A maioria irá afirmar, não sem razão, que o mercado imobiliário é que define os parâmetros a revelia da nossa vontade. A sociedade contemporânea sofre o que se denomina de “responsabilização”, isto é, a transferência de responsabilidades que também são nossas para mãos de outros, longe do nosso alcance. Dessa forma nos tornamos isentos de culpa e confortavelmente mostramos as mãos atadas que impedem o exercício do direito a escolha, ao protesto e a mudança!

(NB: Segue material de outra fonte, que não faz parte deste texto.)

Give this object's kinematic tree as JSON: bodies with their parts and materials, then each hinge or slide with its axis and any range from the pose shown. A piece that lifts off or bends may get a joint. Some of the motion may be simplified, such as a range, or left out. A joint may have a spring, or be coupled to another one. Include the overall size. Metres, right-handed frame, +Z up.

Recentemente a ZARA, uma cadeia de lojas internacional com presença marcante no país e em Salvador, foi alvo de investigação do ministério público em São Paulo que constatou o uso de mão-de-obra estrangeira em condições de trabalho escravo para produzir as peças de vestuário admiradas e cobiçadas pelas brasileiras-baianas. A mídia local praticamente não se pronunciou e a sociedade baiana passou ao largo para anunciar no Carnaval que a democracia estava garantida por uma banda baiana que resolveu abolir as cordas do trio na primeira noite da festa. Festejadas e aplaudidas pela mídia, atitudes hipócritas e superficiais que não passam de estratégia barata de marketing, ganham dimensão altruística do politicamente correto.  Cegos e impermeáveis à estultice que nos cerca, não reagimos ao óbvio.
A cidade parece seguir esse caminho, colocando em “mãos alheias” seu destino e vocação. Reclama-se do prefeito, seus assessores, secretários e vereadores. Esquecemos que nós que os elegemos?
O voto é uma arma poderosa quando usado com compromisso e não se resume ao momento da votação quando lá, assinalamos nosso candidato. O voto transcende a urna. Representa um compromisso, um acordo, um contrato tácito que foi realizado entre a população e os governantes. Se esse contrato não tem suas cláusulas atendidas e cumpridas é necessário revê-lo, redimensioná-lo ou até mesmo rompê-lo.
A cidade, ainda que moribunda, agonizante, não morreu, porque seu coração e seus pulmões pulsam no ritmo dado pela forma que seus habitantes pensam, constroem e resignificam seus espaços. A cidade precisa de nós para sobreviver.